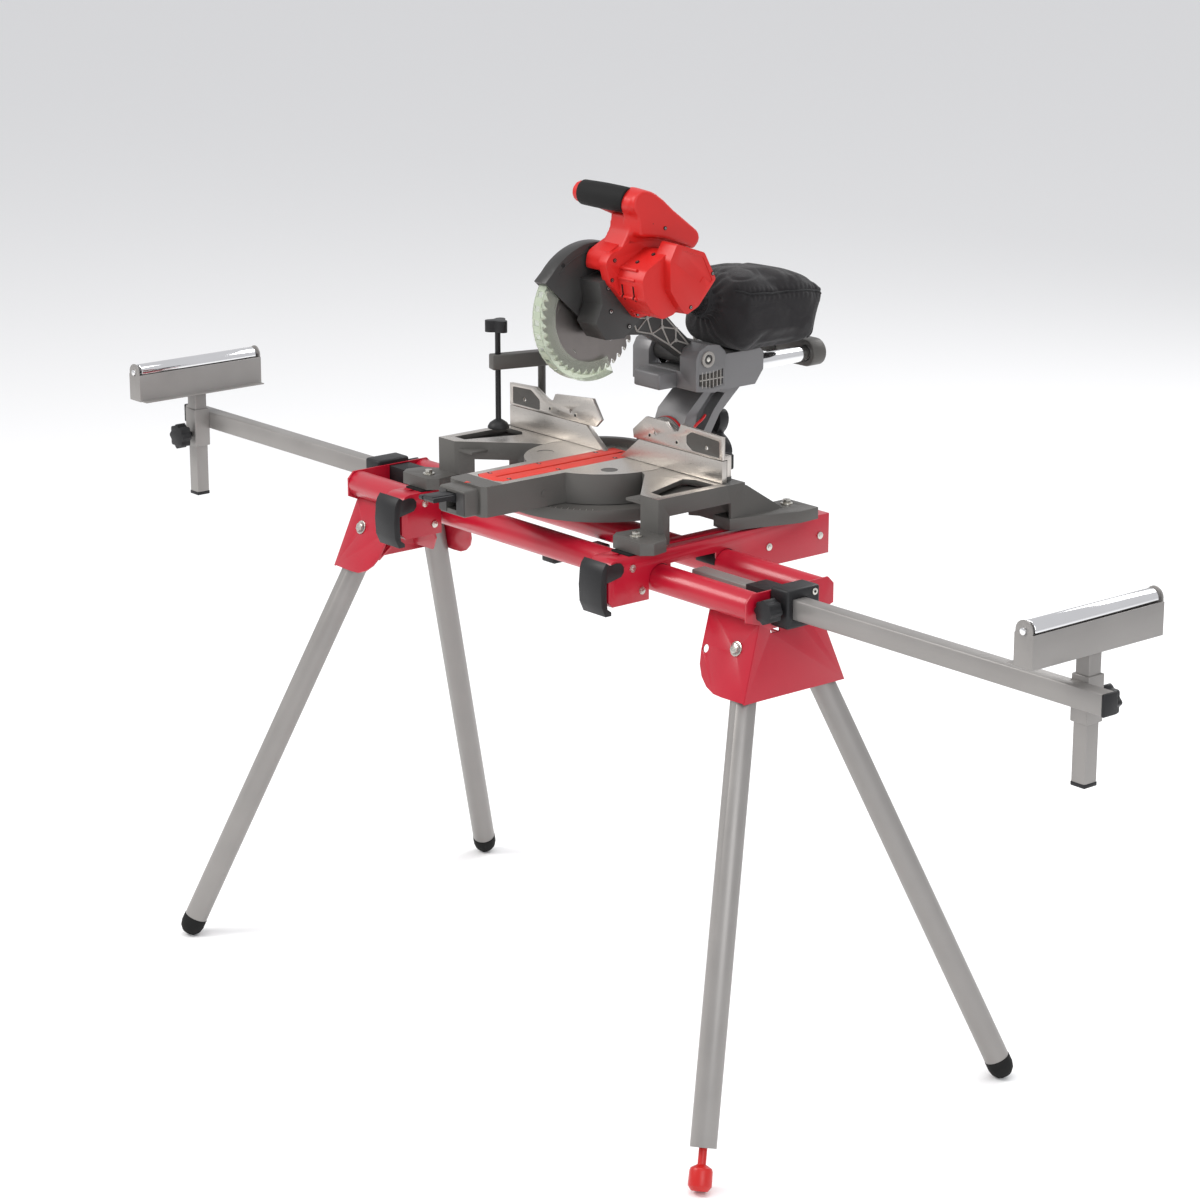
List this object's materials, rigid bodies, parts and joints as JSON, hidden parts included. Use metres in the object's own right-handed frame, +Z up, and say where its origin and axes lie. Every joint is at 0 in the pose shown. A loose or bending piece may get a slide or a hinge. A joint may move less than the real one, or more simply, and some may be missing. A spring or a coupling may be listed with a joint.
{
  "type": "sliding mitre saw on folding stand",
  "caption": "Sliding compound mitre saw bolted to a folding saw stand: splayed legs, telescoping extension bars with roller supports, tilting head, dust bag and work clamp.",
  "frame": {"origin": "on the floor, under the middle of the whole object's box", "axes": "+X along the stand's beam to the operator's right, +Y away from the operator, +Z up"},
  "size_m": [2.19, 0.7933, 1.308],
  "materials": {
    "red_paint": "gloss powder coat",
    "red_plastic": "satin",
    "kerf_red": "matte",
    "grey_paint": "satin metallic",
    "cast_grey": "textured cast",
    "machined": "machined",
    "black_plastic": "matte",
    "rubber": "matte",
    "chrome": "polished",
    "steel": "ground",
    "clear_guard": "clear plastic",
    "bag_cloth": "woven"
  },
  "bodies": {
    "stand_frame": {"front_beam_tube": "red_paint", "rear_beam_tube": "red_paint", "left_leg_housing": "red_paint", "right_leg_housing": "red_paint", "centre_cross_member": "black_plastic", "left_bar_clamp_block": "black_plastic", "right_bar_clamp_block": "black_plastic"},
    "front_left_leg": {"front_left_leg": "grey_paint", "front_left_foot": "rubber"},
    "rear_left_leg": {"rear_left_leg": "grey_paint", "rear_left_foot": "rubber"},
    "front_right_leg": {"front_right_leg": "grey_paint"},
    "rear_right_leg": {"rear_right_leg": "grey_paint", "rear_right_foot": "rubber"},
    "levelling_foot": {"front_right_foot": "red_plastic"},
    "left_extension": {"left_extension_bar": "grey_paint"},
    "left_support": {"left_support_post": "grey_paint", "left_roller_bracket": "grey_paint"},
    "left_roller": {"left_roller": "chrome"},
    "left_bar_clamp_knob": {"left_bar_clamp_knob": "black_plastic"},
    "left_support_knob": {"left_support_knob": "black_plastic"},
    "right_extension": {"right_extension_bar": "grey_paint"},
    "right_support": {"right_support_post": "grey_paint", "right_roller_bracket": "grey_paint"},
    "right_roller": {"right_roller": "chrome"},
    "right_bar_clamp_knob": {"right_bar_clamp_knob": "black_plastic"},
    "right_support_knob": {"right_support_knob": "black_plastic"},
    "saw_carrier": {"left_mounting_arm": "red_paint", "right_mounting_arm": "red_paint", "saw_base": "cast_grey", "fixed_fence": "machined"},
    "left_arm_lever": {"left_arm_lever": "black_plastic"},
    "left_sliding_fence": {"left_sliding_fence": "machined"},
    "right_arm_lever": {"right_arm_lever": "black_plastic"},
    "right_sliding_fence": {"right_sliding_fence": "machined"},
    "fence_lock_knob": {"fence_lock_knob": "black_plastic"},
    "clamp_arm": {"clamp_arm": "cast_grey"},
    "clamp_screw": {"clamp_screw": "black_plastic"},
    "turntable": {"turntable": "machined", "kerf_plate": "kerf_red"},
    "mitre_lock_lever": {"mitre_lock_lever": "black_plastic"},
    "bevel_arm": {"bevel_arm": "cast_grey"},
    "bevel_lock_knob": {"bevel_lock_knob": "black_plastic"},
    "carriage": {"left_slide_rail": "chrome", "right_slide_rail": "chrome", "carriage_block": "cast_grey", "rail_end_cap": "cast_grey"},
    "saw_head": {"head_arm": "cast_grey", "upper_blade_guard": "cast_grey", "motor_housing": "red_plastic", "motor": "steel", "handle_housing": "red_plastic", "handle_grip": "rubber", "dust_port": "black_plastic", "dust_bag": "bag_cloth"},
    "spindle": {"blade": "steel", "arbor": "steel"},
    "lower_guard": {"lower_guard": "clear_guard"},
    "trigger": {"trigger": "black_plastic"}
  },
  "joints": [
    {"name": "front_left_leg_fold", "type": "hinge", "parent": "stand_frame", "child": "front_left_leg", "pos_m": [-0.446, -0.1275, 0.695], "axis": [0, -0.9379, 0.3469], "range_deg": [0, 106]},
    {"name": "rear_left_leg_fold", "type": "hinge", "parent": "stand_frame", "child": "rear_left_leg", "pos_m": [-0.446, -0.0075, 0.695], "axis": [0, -0.9379, -0.3469], "range_deg": [0, 106]},
    {"name": "front_right_leg_fold", "type": "hinge", "parent": "stand_frame", "child": "front_right_leg", "pos_m": [0.446, -0.1195, 0.695], "axis": [0, 0.9379, -0.3469], "range_deg": [0, 92]},
    {"name": "rear_right_leg_fold", "type": "hinge", "parent": "stand_frame", "child": "rear_right_leg", "pos_m": [0.446, -0.0155, 0.695], "axis": [0, 0.9379, 0.3469], "range_deg": [0, 92]},
    {"name": "levelling_foot_screw", "type": "slide", "parent": "front_right_leg", "child": "levelling_foot", "axis": [-0.2521, 0.3357, 0.9076], "range_m": [0, 0.018]},
    {"name": "left_extension_slide", "type": "slide", "parent": "stand_frame", "child": "left_extension", "axis": [1, 0, 0], "range_m": [0, 0.4]},
    {"name": "left_support_height", "type": "slide", "parent": "left_extension", "child": "left_support", "axis": [0, 0, 1], "range_m": [-0.028, 0.08]},
    {"name": "left_roller_spin", "type": "hinge", "parent": "left_support", "child": "left_roller", "pos_m": [-1.03, -0.0775, 0.8703], "axis": [0, 1, 0], "continuous": true},
    {"name": "left_bar_clamp_turn", "type": "hinge", "parent": "stand_frame", "child": "left_bar_clamp_knob", "pos_m": [-0.499, -0.0195, 0.768], "axis": [0, 1, 0], "continuous": true},
    {"name": "left_support_clamp_turn", "type": "hinge", "parent": "left_extension", "child": "left_support_knob", "pos_m": [-1.03, -0.1075, 0.745], "axis": [0, 1, 0], "continuous": true},
    {"name": "right_extension_slide", "type": "slide", "parent": "stand_frame", "child": "right_extension", "axis": [-1, 0, 0], "range_m": [0, 0.4]},
    {"name": "right_support_height", "type": "slide", "parent": "right_extension", "child": "right_support", "axis": [0, 0, 1], "range_m": [-0.028, 0.08]},
    {"name": "right_roller_spin", "type": "hinge", "parent": "right_support", "child": "right_roller", "pos_m": [1.03, -0.0575, 0.8703], "axis": [0, 1, 0], "continuous": true},
    {"name": "right_bar_clamp_turn", "type": "hinge", "parent": "stand_frame", "child": "right_bar_clamp_knob", "pos_m": [0.499, -0.1155, 0.768], "axis": [0, 1, 0], "continuous": true},
    {"name": "right_support_clamp_turn", "type": "hinge", "parent": "right_extension", "child": "right_support_knob", "pos_m": [1.03, -0.0275, 0.745], "axis": [0, 1, 0], "continuous": true},
    {"name": "saw_position_slide", "type": "slide", "parent": "stand_frame", "child": "saw_carrier", "axis": [1, 0, 0], "range_m": [-0.12, 0.12]},
    {"name": "left_arm_lever_swing", "type": "hinge", "parent": "saw_carrier", "child": "left_arm_lever", "pos_m": [-0.248, -0.2145, 0.794], "axis": [-1, 0, 0], "range_deg": [0, 60]},
    {"name": "left_fence_slide", "type": "slide", "parent": "saw_carrier", "child": "left_sliding_fence", "axis": [1, 0, 0], "range_m": [-0.09, 0]},
    {"name": "right_arm_lever_swing", "type": "hinge", "parent": "saw_carrier", "child": "right_arm_lever", "pos_m": [0.248, -0.2145, 0.794], "axis": [-1, 0, 0], "range_deg": [0, 60]},
    {"name": "right_fence_slide", "type": "slide", "parent": "saw_carrier", "child": "right_sliding_fence", "axis": [1, 0, 0], "range_m": [0, 0.09]},
    {"name": "fence_lock_turn", "type": "hinge", "parent": "saw_carrier", "child": "fence_lock_knob", "pos_m": [0.215, 0.0325, 0.9053], "axis": [0, 1, 0], "continuous": true},
    {"name": "clamp_arm_swing", "type": "hinge", "parent": "saw_carrier", "child": "clamp_arm", "pos_m": [-0.205, 0.0325, 0.9633], "axis": [0, 0, 1], "range_deg": [0, 45]},
    {"name": "clamp_screw_travel", "type": "slide", "parent": "clamp_arm", "child": "clamp_screw", "axis": [0, 0, -1], "range_m": [-0.05, 0.0065]},
    {"name": "mitre_turn", "type": "hinge", "parent": "saw_carrier", "child": "turntable", "pos_m": [0, -0.0175, 0.8633], "axis": [0, 0, 1], "range_deg": [-45, 45]},
    {"name": "mitre_lock_press", "type": "hinge", "parent": "turntable", "child": "mitre_lock_lever", "pos_m": [0, -0.2835, 0.8593], "axis": [1, 0, 0], "range_deg": [0, 9], "stiffness_Nm_per_rad": 1, "springref_deg": -17.19},
    {"name": "bevel_tilt", "type": "hinge", "parent": "turntable", "child": "bevel_arm", "pos_m": [0, 0.1125, 0.8833], "axis": [0, 1, 0], "range_deg": [-45, 45]},
    {"name": "bevel_lock_turn", "type": "hinge", "parent": "bevel_arm", "child": "bevel_lock_knob", "pos_m": [0, 0.2025, 0.8833], "axis": [0, 1, 0], "continuous": true},
    {"name": "rail_slide", "type": "slide", "parent": "bevel_arm", "child": "carriage", "axis": [0, -1, 0], "range_m": [0, 0.105]},
    {"name": "head_chop", "type": "hinge", "parent": "carriage", "child": "saw_head", "pos_m": [0, 0.1325, 1.0253], "axis": [-1, 0, 0], "range_deg": [-45, 0], "stiffness_Nm_per_rad": 14, "springref_deg": 68.75},
    {"name": "blade_spin", "type": "hinge", "parent": "saw_head", "child": "spindle", "pos_m": [0, -0.0385, 1.1083], "axis": [1, 0, 0], "continuous": true},
    {"name": "guard_retract", "type": "hinge", "parent": "saw_head", "child": "lower_guard", "pos_m": [0, -0.0385, 1.1083], "axis": [1, 0, 0], "range_deg": [-150, 0]},
    {"name": "trigger_pull", "type": "slide", "parent": "saw_head", "child": "trigger", "axis": [0, -0.8746, 0.4848], "range_m": [0, 0.0045], "stiffness_N_per_m": 300, "springref_m": -0.004}
  ],
  "couplings": [
    {"joint": "guard_retract", "follows": "head_chop", "ratio": 3.3333}
  ]
}
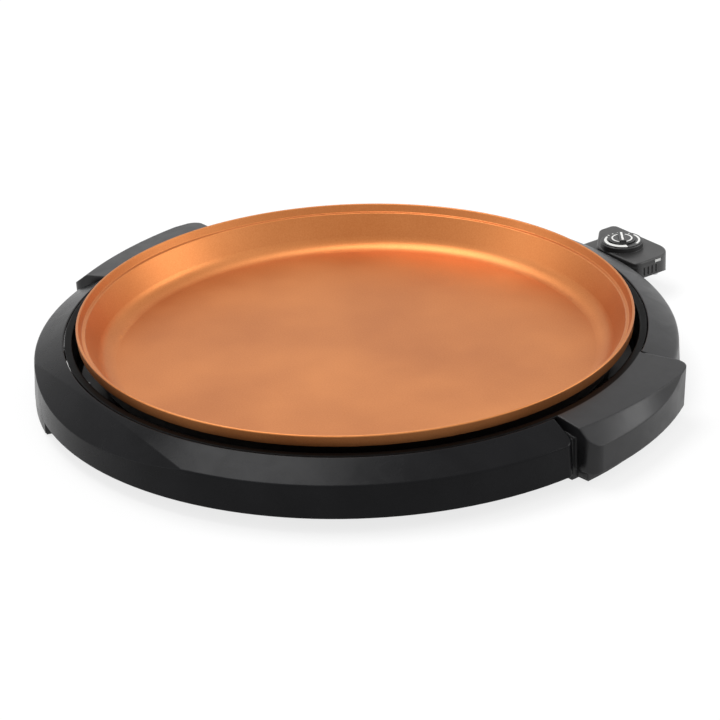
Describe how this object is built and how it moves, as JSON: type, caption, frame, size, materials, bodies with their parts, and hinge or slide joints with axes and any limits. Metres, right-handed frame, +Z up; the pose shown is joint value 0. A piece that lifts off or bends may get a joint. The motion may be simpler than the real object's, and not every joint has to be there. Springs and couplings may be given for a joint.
{
  "type": "round electric grill pan",
  "caption": "Round open electric grill: deep-rimmed copper-coloured pan that lifts out of a low black ring base with side handles and a plug-in dial control.",
  "frame": {"origin": "the middle of the round cooking surface, 24 mm above the table that the foot pads stand on", "axes": "+Z up along the pan's axis; +X across the ring towards the right handle; the plug-in control stands behind, 75.2 degrees anticlockwise from +X"},
  "size_m": [0.4862, 0.5095, 0.0537],
  "materials": {
    "copper_coating": "satin copper-coloured non-stick coating",
    "black_plastic": "semi-gloss black moulded plastic",
    "case_plastic": "fine-textured black moulded plastic",
    "bright_sheet": "bright rolled sheet",
    "black_sheet": "black painted steel sheet",
    "element_sheath": "oxidised tubular sheath",
    "plated_steel": "zinc-plated steel",
    "brass": "nickel-flashed brass",
    "ceramic": "glazed ceramic",
    "rubber": "black silicone rubber",
    "scale_plate": "black plate with pale printed scale",
    "pale_mark": "pale pointer strip",
    "lamp_window": "clear pilot lamp window",
    "stainless": "stainless tube"
  },
  "bodies": {
    "base": {"base_ring": "black_plastic", "front_cover": "black_plastic", "rear_cover": "black_plastic", "heat_reflector": "bright_sheet", "bottom_plate": "black_sheet", "heating_element": "element_sheath", "element_clips": "plated_steel", "pan_supports": "plated_steel", "terminal_bracket": "plated_steel", "terminal_pins": "brass", "terminal_insulators": "ceramic", "probe_guide": "stainless", "guide_saddle": "plated_steel", "base_screws": "plated_steel", "cover_screws": "plated_steel", "bracket_screws": "plated_steel", "foot_pads": "rubber"},
    "pan": {"pan": "copper_coating"},
    "control": {"control_lower_shell": "case_plastic", "control_upper_shell": "case_plastic", "lamp_lens": "lamp_window", "pilot_lamp": "lamp_window", "control_nose": "case_plastic", "probe_tube": "stainless", "thermostat_frame": "plated_steel", "arm_block": "ceramic", "contact_arms": "brass", "contact_rivets": "stainless", "cord_gland": "rubber", "case_screws": "plated_steel", "dial_plate": "scale_plate", "contact_sleeves": "brass"},
    "knob": {"dial_knob": "case_plastic", "knob_pointer": "pale_mark", "dial_spindle": "plated_steel", "spindle_clip": "plated_steel"}
  },
  "joints": [
    {"name": "pan_lift", "type": "slide", "parent": "base", "child": "pan", "axis": [0, 0, 1], "range_m": [0, 0.12]},
    {"name": "control_unplug", "type": "slide", "parent": "base", "child": "control", "axis": [0.2554, 0.9668, 0], "range_m": [0, 0.09]},
    {"name": "dial_turn", "type": "hinge", "parent": "control", "child": "knob", "pos_m": [0.06521, 0.24683, 0.012], "axis": [0, 0, -1], "range_deg": [0, 270]}
  ]
}
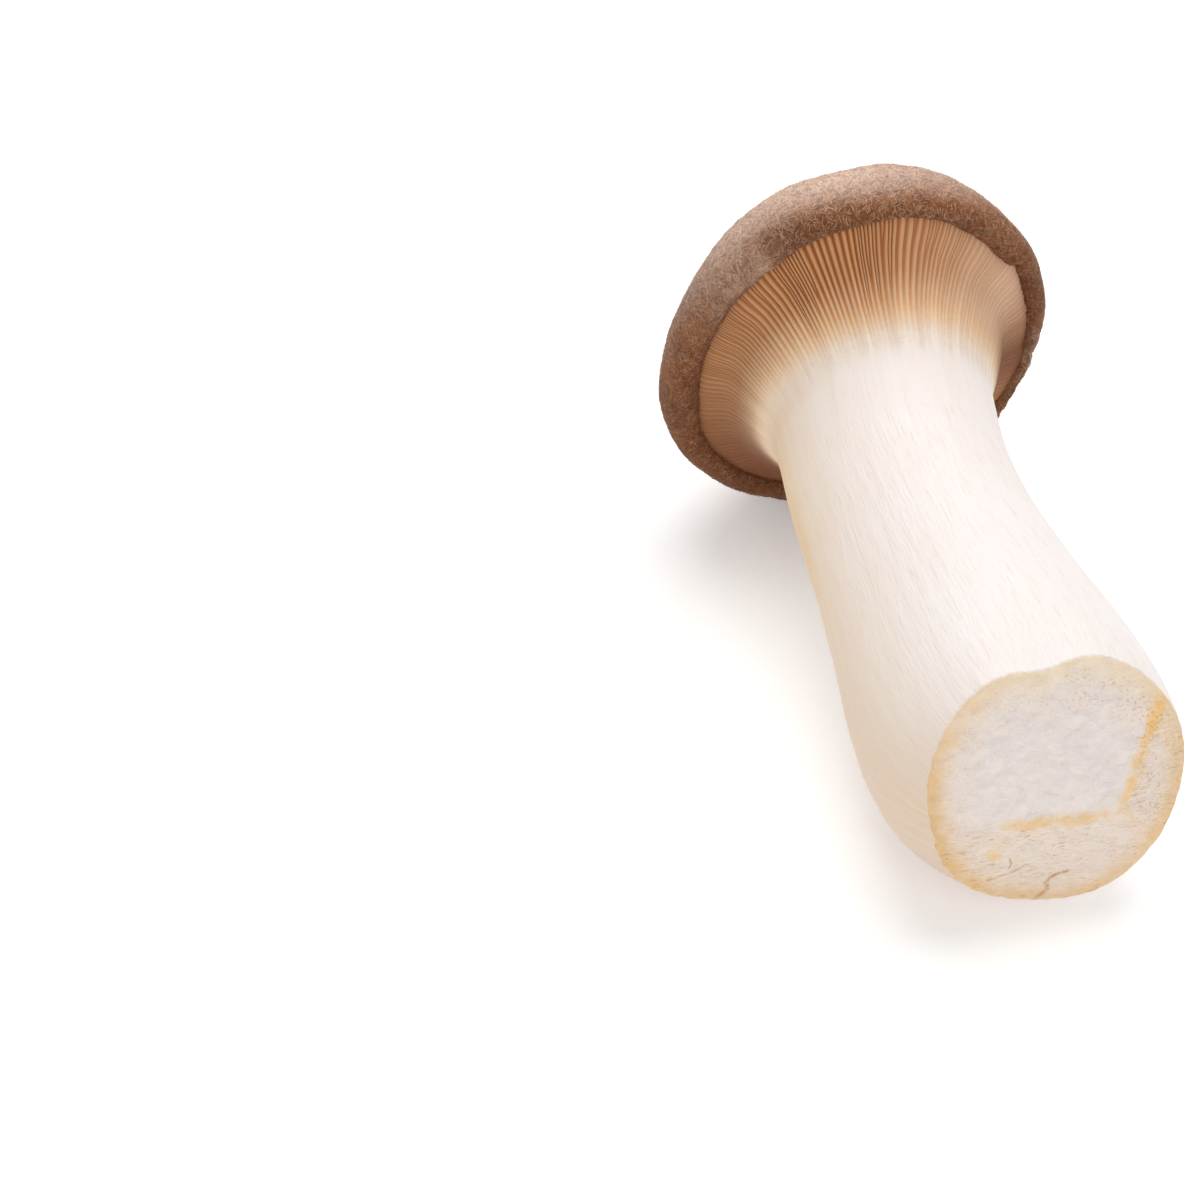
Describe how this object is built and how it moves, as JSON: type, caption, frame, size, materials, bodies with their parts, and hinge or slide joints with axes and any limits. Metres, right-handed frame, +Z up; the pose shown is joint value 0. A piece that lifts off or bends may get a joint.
..........
Find each line in the records holding the string "axes" and show it.

_Final answer:_
List this object's materials, rigid bodies, parts and joints as JSON, hidden parts included. Use metres in the object's own right-handed frame, +Z up, and say where its origin and axes lie. Every joint is at 0 in the pose shown. A loose or bending piece may get a slide or a hinge. A joint may move less than the real one, or more simply, and some may be missing. A spring or a coupling may be listed with a joint.
  "frame": {"origin": "on the floor, under the middle of the whole object's box", "axes": "+X along the stand's beam to the operator's right, +Y away from the operator, +Z up"},
Describe how this object is built and how it moves, as JSON: type, caption, frame, size, materials, bodies with their parts, and hinge or slide joints with axes and any limits. Metres, right-handed frame, +Z up; the pose shown is joint value 0. A piece that lifts off or bends may get a joint. The motion may be simpler than the real object's, and not every joint has to be there. Springs and couplings may be given for a joint.
  "frame": {"origin": "the middle of the round cooking surface, 24 mm above the table that the foot pads stand on", "axes": "+Z up along the pan's axis; +X across the ring towards the right handle; the plug-in control stands behind, 75.2 degrees anticlockwise from +X"},
Describe how this object is built and how it moves, as JSON: type, caption, frame, size, materials, bodies with their parts, and hinge or slide joints with axes and any limits. Metres, right-handed frame, +Z up; the pose shown is joint value 0. A piece that lifts off or bends may get a joint.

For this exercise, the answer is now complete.